Influence of an electric or magnetic field on the liquid–solid transformation in materials and on the microstructure of the solid

The influence of an electric or magnetic field on the liquid–solid transformation in materials and the microstructure of the resulting solid is reviewed. In the case of metals, electromigration in the liquid produced substantial changes in composition due to differences in ionic mobility. Further, both a small, continuous d.c. current (∼0.1 A cm−2) and high density (∼103 A cm−2) electropulsing refined the microstructure of castings. A magnetic field (>1 T) applied during directional solidification significantly reduced the convective flow in the melt and distorted the cellular array, but did not affect the dendritic array, nor the macrosegregation. The mechanisms by which these effects on the microstructure occur are not clear.
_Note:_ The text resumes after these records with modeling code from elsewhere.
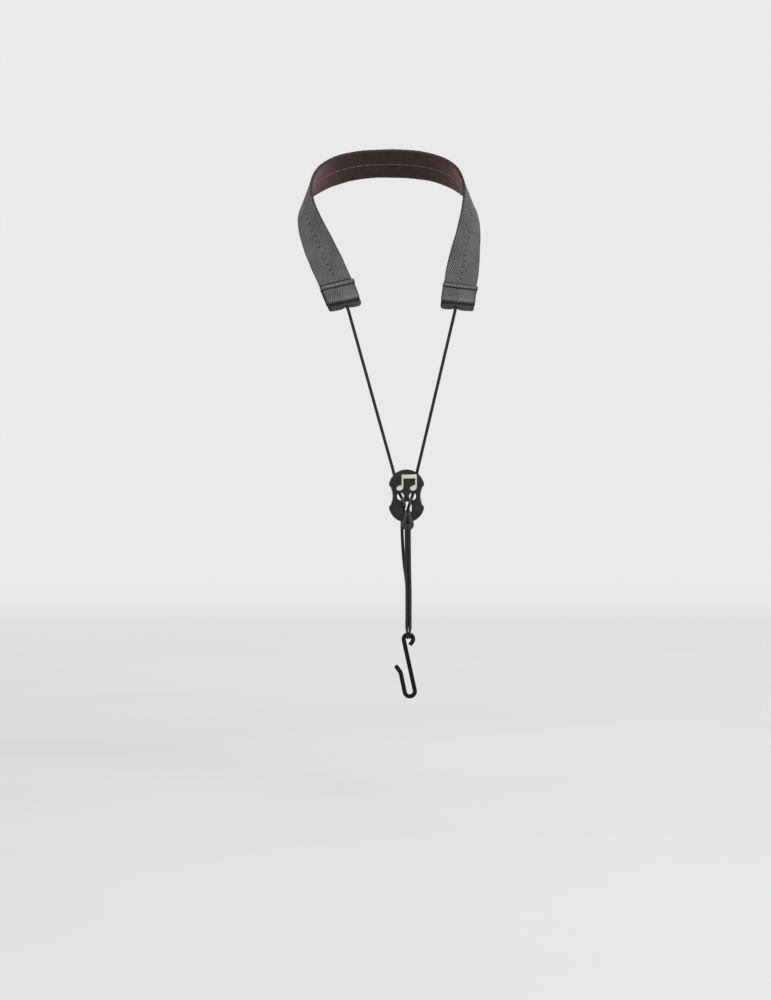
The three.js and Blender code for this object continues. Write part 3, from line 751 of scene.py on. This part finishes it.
def make_cords():
    for side in SIDES:
        upper = [*leg_route(side), *from_plate(LACING[side])]
        v_cord = add_cord(f"cord_v_{side}", upper, 0.8, f"cord_leg_{side}", f"cord_lacing_{side}")
        lip = knot_centre(side) + end_direction(side) * 5
        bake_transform(v_cord)
        front = strand_route(side, -1)
        behind = [PLATE + Vector(LACING[side][-1]) + Vector((0, 0, 1)), *strand_route(side, 1)]
        lower = [*behind, *bight_route(side), *reversed(front)]
        nodes = [f"cord_back_strand_{side}", f"cord_front_strand_{side}", f"cord_hook_bight_{side}"]
        loop = add_cord(f"cord_loop_{side}", lower, 0.8, *nodes, thin=squeezed_at_eye)
        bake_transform(loop)
        make_knot(side)
    right = [(HITCH_MIDDLE + x, y, z) for x, y, z in HITCH_HALF]
    left = [(HITCH_MIDDLE - x, y, z) for x, y, z in HITCH_HALF[1:]]
    below = [(HITCH_MIDDLE + sign * STRAND_HALF, -5.7, -32.2) for sign in (-1, 1)]
    route = from_plate([below[0], *reversed(left), *right, below[1]])
    add_cord("cord_hitch_round_bridge", route, 0.5, "cord_hitch", body="slider", thin=squeezed_in_hitch)


def make_knot(side):
    """A small overhand knot that stops the cord inside the roll."""
    turns = np.linspace(0, 2 * math.pi, 120)
    loop = 1 + 0.42 * np.cos(3 * turns)
    y, z, x = 1.55 * loop * np.cos(2 * turns), 0.95 * loop * np.sin(2 * turns), 0.95 * np.sin(3 * turns)
    line = worn(at_end(side, CAP["roll"] + x, cord_across(side) + y, z))
    piece = add_mesh(f"cord_stopper_knot_{side}", *tube(line, 0.72, 12))
    place_piece(piece, "cord", "cord", "band", f"cord_knot_{side}")


# ---- the neck band
ACROSS = [0, 0.35, 0.8, 1.6, 3, 5, 7, 9, 11, 12.6, 13.6, 14.3, 14.7]
BAND_END = {side: sign * (LENGTH[side] - 8) for side, sign in SIDES.items()}


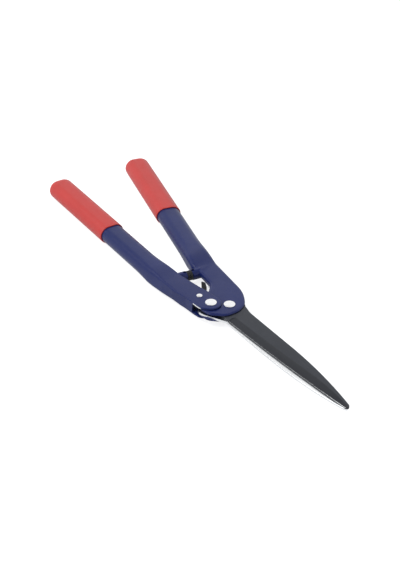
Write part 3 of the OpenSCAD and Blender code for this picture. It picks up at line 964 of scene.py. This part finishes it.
DRIVE_ARM = math.hypot(DRIVE_PIN.x - BLADE_PIVOT.x, DRIVE_PIN.y - BLADE_PIVOT.y)
SLOT_ANGLE = math.atan2(DRIVE_PIN.y - BLADE_PIVOT.y, DRIVE_PIN.x - BLADE_PIVOT.x)
PIVOT_ARM = math.hypot(BLADE_PIVOT.x - HANDLE_PIVOT.x, BLADE_PIVOT.y - HANDLE_PIVOT.y)
PIVOT_ANGLE = math.atan2(HANDLE_PIVOT.y - BLADE_PIVOT.y, HANDLE_PIVOT.x - BLADE_PIVOT.x)
BLADE_TRAVEL = math.radians(31)
SLOT_W = 8
WINDOW_HALF = 6
PRONG_W = 3.4


def upper_tail():
    """The upper blade's tail: its horn behind, and the two prongs beside the drive pin's slot."""
    slot_end = polar(DRIVE_ARM + 6, SLOT_ANGLE)
    prongs = [slot_end + polar(SLOT_W / 2 + PRONG_W, SLOT_ANGLE + side * math.pi / 2) for side in (-1, 1)]
    return closed([
        (-6, 15, 0), (-25, 3.4, 8), (-34, -3.4, 8), (-42.5, -4.6, 2.5), (-46, 1.2, 1.5), (-54.5, 5, 1.5),
        (-59.4, 2.8, 0.8), (-48, -4.6, 6), (*prongs[0], 2), (*prongs[1], 2), (-13, -26.8, 11),
        (2, -17.5, 0), (0, 0, 0)
    ])


UPPER_SHOULDER = [
    (-10, 10, 0), (0, -ROOT_R + 0.2, 0), (STRIP_START + 0.5, -17, 0), (STRIP_START + 0.5, 12.5, 0),
    (10, 14.7, 0)
]
LOWER_TANG = [
    (STRIP_START + 0.5, -17.5, 0), (STRIP_START + 0.5, 10.9, 0), (10, 13.6, 0), (-22, 13.5, 6), (-49, 7.6, 5),
    (-51.5, 1, 5), (-47.5, -4.5, 5), (-26.5, -16, 0), (-19, -32, 10.5), (-9, -32.2, 20), (-4, -29.9, 0),
    (3.5, -26, 20)
]


def window():
    """The arc window that lets the collar on the handle pivot through."""
    low, high = PIVOT_ANGLE - BLADE_TRAVEL - 0.03, PIVOT_ANGLE + 0.03
    start, end = math.degrees(low), math.degrees(high)
    path = arc((0, 0), PIVOT_ARM + WINDOW_HALF, start, end, 24)
    path += arc(polar(PIVOT_ARM, high), WINDOW_HALF, end, end + 180, 16)[1:-1]
    path += arc((0, 0), PIVOT_ARM - WINDOW_HALF, end, start, 24)
    path += arc(polar(PIVOT_ARM, low), WINDOW_HALF, start + 180, start + 360, 16)[1:-1]
    return path


def drive_slot():
    """The open slot that the sleeve on the drive pin runs in."""
    turn = math.degrees(SLOT_ANGLE)
    path = arc(polar(DRIVE_ARM - 0.4, SLOT_ANGLE), SLOT_W / 2, turn + 90, turn + 270, 24)
    side = polar(SLOT_W / 2, SLOT_ANGLE + math.pi / 2)
    far = polar(DRIVE_ARM + 20, SLOT_ANGLE)
    return path + [far - side, far + side]


def circle(middle, radius, steps=96):
    return arc(middle, radius, 0, 360, steps + 1)[:-1]


def upper_blade():
    """The upper blade with its round root, its tail, and the openings for bolts and pin."""
    blade = blade_front("upper_blade_ground", BLADE_REACH, upper_edge, upper_spine, 0)
    flats = [circle((0, 0), ROOT_R), closed(UPPER_SHOULDER), upper_tail()]
    combine(blade, [prism("flat", flat, 0, BLADE_T) for flat in flats], "UNION")
    holes = [circle((0, 0), BOLT_R + CLEARANCE), window(), drive_slot()]
    combine(blade, [prism("hole", hole, -1, BLADE_T + 1) for hole in holes], "DIFFERENCE")
    soften(merge_flats(blade), 0.15)
    place = Vector((BLADE_PIVOT.x, BLADE_PIVOT.y, bottom("upper_blade"))) * MM
    blade.data.transform(Matrix.Translation(place))
    return blade


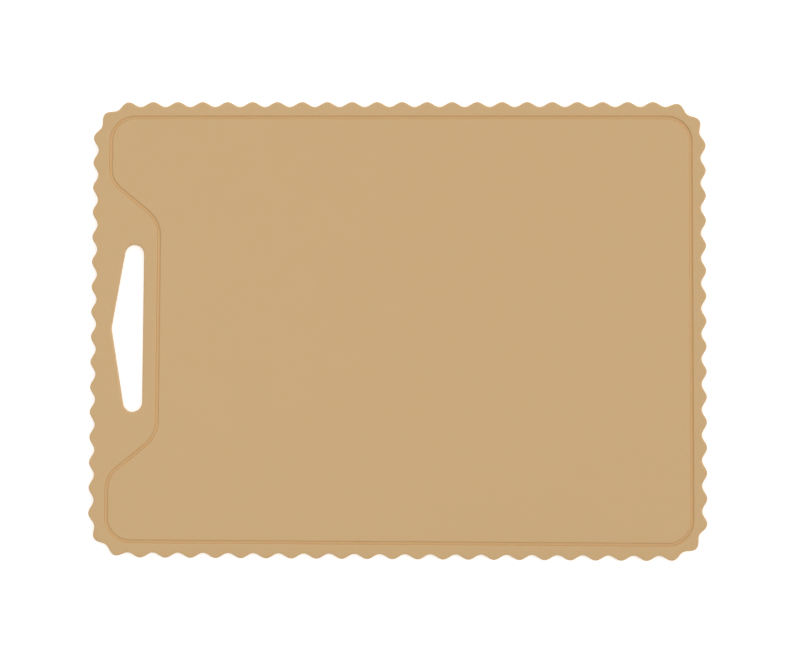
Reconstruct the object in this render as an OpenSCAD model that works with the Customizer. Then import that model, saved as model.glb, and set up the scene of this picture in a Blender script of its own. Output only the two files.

In the case of electropulsing, the influence of the current appears to be to enhance the nucleation rate and at the higher current densities to deform and fracture dendrites by the pinch effect. The influence of a magnetic field appears to be largely due to the Lorentz forces which are established between the motion of the conductive melt and the applied field. Regarding semiconductors, an electric current of 1–10 A cm−2 enhanced the growth rate of GaAs single crystals on a substrate and reduced the dislocation density in the product. Theoretical treatments of these effects are in good accord with the experimental results. In the case of polymers, an electric field of ∼1 V cm−1 ‘pulled’ a camphor single crystal from a solution of camphor in CCl4. The mechanism by which this interesting phenomenon occurs still needs to be established.